There may have been other episodes based on lesser known movies, (I wonder about the final one- “The Last Train West”, where Cheyenne- uncharacteristically- is out to kill someone for revenge and has to be talked out of it). But I think the best episodes are the ones that were written for the show. They seem the most complete with the actions seeming more natural and appropriate to the character. Cheyenne isn’t “Howard”, (the Walter Huston character), and Clint Walker isn’t Humphrey Bogart. Someone, (I think it may have been Roy Huggins), once said that there are only six plots in westerns. The episodes of this first season of Cheyenne run the gauntlet of these plots but there is usually something “extra” in them. “The Storm Riders” has a Shane-like big rancher vs. small rancher/farmer plot but turns into (Lady) MacBeth as a rancher’s wife, (played by the superb Beverly Michaels), kills her husband and goes insane. “Johnny Bravo” reverses the plot as a powerful rancher deals with evil squatters while trying to use Cheyenne to break up the “Romeo and Juliet” romance between his daughter and a hated Mexican.

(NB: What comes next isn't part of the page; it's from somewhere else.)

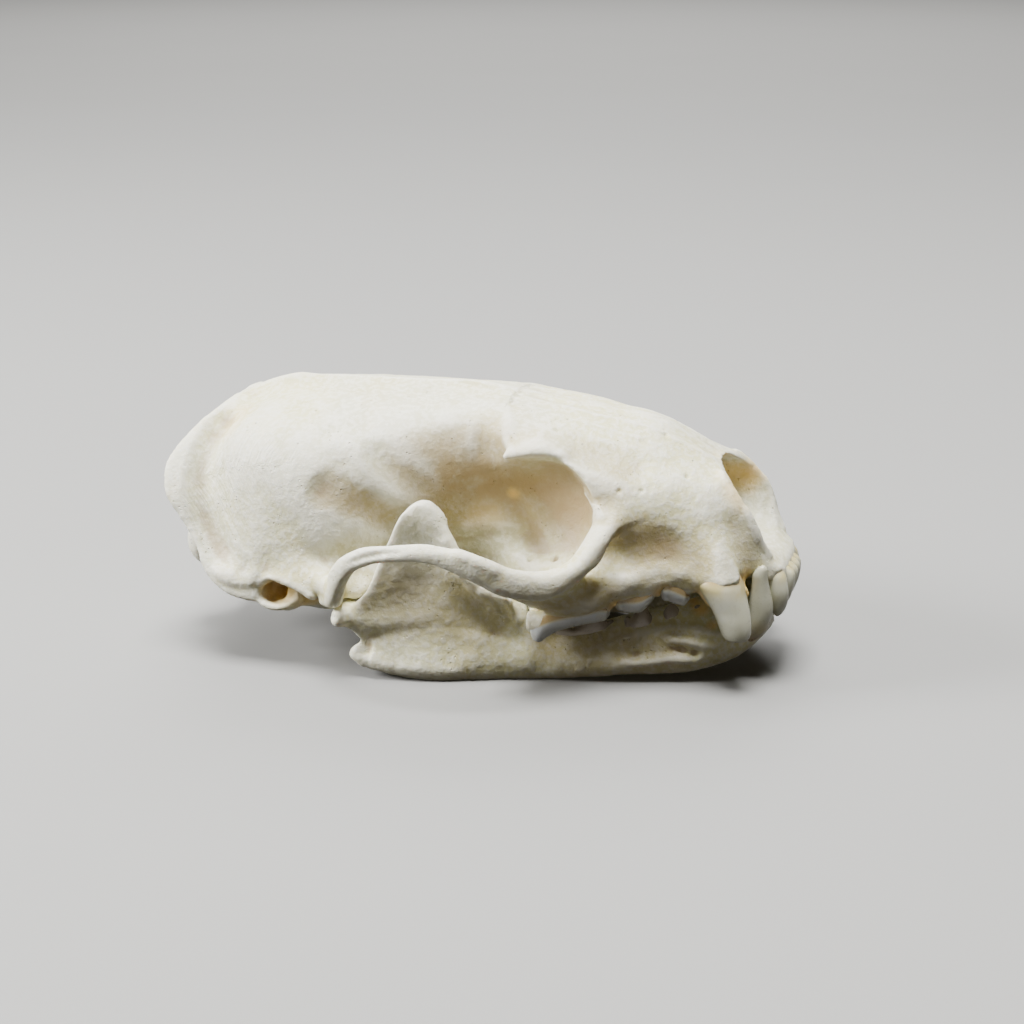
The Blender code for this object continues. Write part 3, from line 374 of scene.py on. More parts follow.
def solid(name, verts, faces):
    """A mesh object of points in millimetres, its faces turned outwards."""
    mesh = bpy.data.meshes.new(name)
    mesh.from_pydata(to_row(verts).tolist(), [], faces)
    bm = bmesh.new()
    bm.from_mesh(mesh)
    bmesh.ops.recalc_face_normals(bm, faces=bm.faces)
    bmesh.ops.triangulate(bm, faces=[f for f in bm.faces if len(f.verts) > 4])
    bm.to_mesh(mesh)
    bm.free()
    obj = bpy.data.objects.new(name, mesh)
    bpy.context.scene.collection.objects.link(obj)
    return obj


def loft(name, rings):
    """A closed body over rings (ring, point, axis): quads between neighbours, and a cap at each end."""
    count, sides = rings.shape[:2]
    r, s = np.meshgrid(np.arange(count - 1), np.arange(sides), indexing="ij")
    t = (s + 1) % sides
    quads = np.stack([r * sides + s, r * sides + t, (r + 1) * sides + t, (r + 1) * sides + s], axis=-1)
    caps = [list(range(sides)), list(range((count - 1) * sides, count * sides))]
    return solid(name, rings.reshape(-1, 3), quads.reshape(-1, 4).tolist() + caps)


def rod(name, keys, side=1, count=60, sides=24, power=1.0):
    """Ellipses carried along keys (x, y, z, half height, half thickness), squarer for a power below 1."""
    keys = spread(keys, count)
    path = keys[:, :3] * (1, side, 1)
    ahead = np.gradient(path, axis=0)
    ahead /= np.linalg.norm(ahead, axis=1)[:, None]
    across = np.cross(ahead, (0, 0, 1))
    across /= np.linalg.norm(across, axis=1)[:, None]
    rise = np.cross(across, ahead)
    up, out = circle(sides, power)
    rings = (path[:, None] + up[None, :, None] * (keys[:, 3, None] * rise)[:, None]
             + out[None, :, None] * (keys[:, 4, None] * across)[:, None])
    return loft(name, rings)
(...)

But the best episode is “Decision”, with Ray Teal and Richard Denning excellent as cavalry officers with serious limitations. Teal has lost his courage and dignity in a bottle but still maintains his authority. Denning, a brave and intelligent fighter, realizes Teal is incompetent, but has too rigid a belief in the command structure to do anything about it. James Garner, with Cheyenne’s help, leads a mutiny, (combine the Denning and Garner characters and this is “Mutiny on the Bounty”). Teal is killed. Garner saves the column from the Indians, Denning comes to realize there is more to being an officer than giving and following commands and Cheyenne moves on.